*WHAT THE EXERCISE ASKS*. Extract each line of the data below exactly as written.

/---

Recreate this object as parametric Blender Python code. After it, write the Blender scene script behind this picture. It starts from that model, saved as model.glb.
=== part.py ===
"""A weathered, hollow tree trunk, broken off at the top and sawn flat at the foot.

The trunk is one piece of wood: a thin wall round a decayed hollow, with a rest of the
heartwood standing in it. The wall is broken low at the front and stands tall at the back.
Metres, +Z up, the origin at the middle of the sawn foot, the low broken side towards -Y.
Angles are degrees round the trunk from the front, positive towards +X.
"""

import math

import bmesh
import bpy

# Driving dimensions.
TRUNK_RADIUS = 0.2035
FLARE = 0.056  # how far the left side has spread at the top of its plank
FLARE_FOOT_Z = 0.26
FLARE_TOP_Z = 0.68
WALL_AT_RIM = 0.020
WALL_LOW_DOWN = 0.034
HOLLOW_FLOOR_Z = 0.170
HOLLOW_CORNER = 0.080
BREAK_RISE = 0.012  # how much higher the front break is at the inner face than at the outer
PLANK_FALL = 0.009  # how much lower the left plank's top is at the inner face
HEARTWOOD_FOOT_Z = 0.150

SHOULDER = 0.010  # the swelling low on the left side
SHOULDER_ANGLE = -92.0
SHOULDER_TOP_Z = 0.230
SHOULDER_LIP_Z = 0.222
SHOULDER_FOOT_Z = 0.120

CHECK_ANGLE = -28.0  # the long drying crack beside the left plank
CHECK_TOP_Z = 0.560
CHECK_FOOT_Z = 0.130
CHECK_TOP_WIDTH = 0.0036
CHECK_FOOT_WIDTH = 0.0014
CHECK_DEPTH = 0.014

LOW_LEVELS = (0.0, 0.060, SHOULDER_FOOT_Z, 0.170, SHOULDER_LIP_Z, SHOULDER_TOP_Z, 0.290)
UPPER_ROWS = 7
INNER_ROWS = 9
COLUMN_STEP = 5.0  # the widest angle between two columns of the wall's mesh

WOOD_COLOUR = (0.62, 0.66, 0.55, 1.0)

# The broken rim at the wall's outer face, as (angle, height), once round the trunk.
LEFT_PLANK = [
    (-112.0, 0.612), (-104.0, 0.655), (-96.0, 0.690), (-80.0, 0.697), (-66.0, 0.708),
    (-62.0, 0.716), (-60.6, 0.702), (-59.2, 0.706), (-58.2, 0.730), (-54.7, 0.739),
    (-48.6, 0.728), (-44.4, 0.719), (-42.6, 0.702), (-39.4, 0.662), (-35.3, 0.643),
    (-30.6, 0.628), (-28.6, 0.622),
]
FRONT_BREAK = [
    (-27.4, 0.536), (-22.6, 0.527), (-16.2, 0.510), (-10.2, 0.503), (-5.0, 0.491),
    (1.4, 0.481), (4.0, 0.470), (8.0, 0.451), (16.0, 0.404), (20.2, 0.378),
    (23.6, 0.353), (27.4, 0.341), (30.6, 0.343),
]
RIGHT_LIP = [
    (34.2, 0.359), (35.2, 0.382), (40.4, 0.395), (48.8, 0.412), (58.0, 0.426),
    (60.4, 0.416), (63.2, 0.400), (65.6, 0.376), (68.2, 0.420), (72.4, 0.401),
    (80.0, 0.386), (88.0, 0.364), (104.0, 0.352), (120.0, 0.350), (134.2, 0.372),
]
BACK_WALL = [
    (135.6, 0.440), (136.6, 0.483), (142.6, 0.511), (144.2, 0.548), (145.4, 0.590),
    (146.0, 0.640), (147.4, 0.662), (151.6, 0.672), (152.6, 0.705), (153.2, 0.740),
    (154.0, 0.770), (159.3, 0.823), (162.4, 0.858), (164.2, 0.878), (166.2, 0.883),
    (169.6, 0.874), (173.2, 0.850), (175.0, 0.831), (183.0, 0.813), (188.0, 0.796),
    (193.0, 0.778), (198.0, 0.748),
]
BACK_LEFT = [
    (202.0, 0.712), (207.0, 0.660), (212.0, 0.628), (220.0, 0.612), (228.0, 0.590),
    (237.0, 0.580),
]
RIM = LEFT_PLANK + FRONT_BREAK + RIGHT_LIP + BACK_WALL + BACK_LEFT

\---

*COMPLETED TASK*.
Recreate this object as parametric Blender Python code. After it, write the Blender scene script behind this picture. It starts from that model, saved as model.glb.
=== part.py ===
"""A weathered, hollow tree trunk, broken off at the top and sawn flat at the foot.

The trunk is one piece of wood: a thin wall round a decayed hollow, with a rest of the
heartwood standing in it. The wall is broken low at the front and stands tall at the back.
Metres, +Z up, the origin at the middle of the sawn foot, the low broken side towards -Y.
Angles are degrees round the trunk from the front, positive towards +X.
"""

import math

import bmesh
import bpy

# Driving dimensions.
TRUNK_RADIUS = 0.2035
FLARE = 0.056  # how far the left side has spread at the top of its plank
FLARE_FOOT_Z = 0.26
FLARE_TOP_Z = 0.68
WALL_AT_RIM = 0.020
WALL_LOW_DOWN = 0.034
HOLLOW_FLOOR_Z = 0.170
HOLLOW_CORNER = 0.080
BREAK_RISE = 0.012  # how much higher the front break is at the inner face than at the outer
PLANK_FALL = 0.009  # how much lower the left plank's top is at the inner face
HEARTWOOD_FOOT_Z = 0.150

SHOULDER = 0.010  # the swelling low on the left side
SHOULDER_ANGLE = -92.0
SHOULDER_TOP_Z = 0.230
SHOULDER_LIP_Z = 0.222
SHOULDER_FOOT_Z = 0.120

CHECK_ANGLE = -28.0  # the long drying crack beside the left plank
CHECK_TOP_Z = 0.560
CHECK_FOOT_Z = 0.130
CHECK_TOP_WIDTH = 0.0036
CHECK_FOOT_WIDTH = 0.0014
CHECK_DEPTH = 0.014

LOW_LEVELS = (0.0, 0.060, SHOULDER_FOOT_Z, 0.170, SHOULDER_LIP_Z, SHOULDER_TOP_Z, 0.290)
UPPER_ROWS = 7
INNER_ROWS = 9
COLUMN_STEP = 5.0  # the widest angle between two columns of the wall's mesh

WOOD_COLOUR = (0.62, 0.66, 0.55, 1.0)

# The broken rim at the wall's outer face, as (angle, height), once round the trunk.
LEFT_PLANK = [
    (-112.0, 0.612), (-104.0, 0.655), (-96.0, 0.690), (-80.0, 0.697), (-66.0, 0.708),
    (-62.0, 0.716), (-60.6, 0.702), (-59.2, 0.706), (-58.2, 0.730), (-54.7, 0.739),
    (-48.6, 0.728), (-44.4, 0.719), (-42.6, 0.702), (-39.4, 0.662), (-35.3, 0.643),
    (-30.6, 0.628), (-28.6, 0.622),
]
FRONT_BREAK = [
    (-27.4, 0.536), (-22.6, 0.527), (-16.2, 0.510), (-10.2, 0.503), (-5.0, 0.491),
    (1.4, 0.481), (4.0, 0.470), (8.0, 0.451), (16.0, 0.404), (20.2, 0.378),
    (23.6, 0.353), (27.4, 0.341), (30.6, 0.343),
]
RIGHT_LIP = [
    (34.2, 0.359), (35.2, 0.382), (40.4, 0.395), (48.8, 0.412), (58.0, 0.426),
    (60.4, 0.416), (63.2, 0.400), (65.6, 0.376), (68.2, 0.420), (72.4, 0.401),
    (80.0, 0.386), (88.0, 0.364), (104.0, 0.352), (120.0, 0.350), (134.2, 0.372),
]
BACK_WALL = [
    (135.6, 0.440), (136.6, 0.483), (142.6, 0.511), (144.2, 0.548), (145.4, 0.590),
    (146.0, 0.640), (147.4, 0.662), (151.6, 0.672), (152.6, 0.705), (153.2, 0.740),
    (154.0, 0.770), (159.3, 0.823), (162.4, 0.858), (164.2, 0.878), (166.2, 0.883),
    (169.6, 0.874), (173.2, 0.850), (175.0, 0.831), (183.0, 0.813), (188.0, 0.796),
    (193.0, 0.778), (198.0, 0.748),
]
BACK_LEFT = [
    (202.0, 0.712), (207.0, 0.660), (212.0, 0.628), (220.0, 0.612), (228.0, 0.590),
    (237.0, 0.580),
]
RIM = LEFT_PLANK + FRONT_BREAK + RIGHT_LIP + BACK_WALL + BACK_LEFT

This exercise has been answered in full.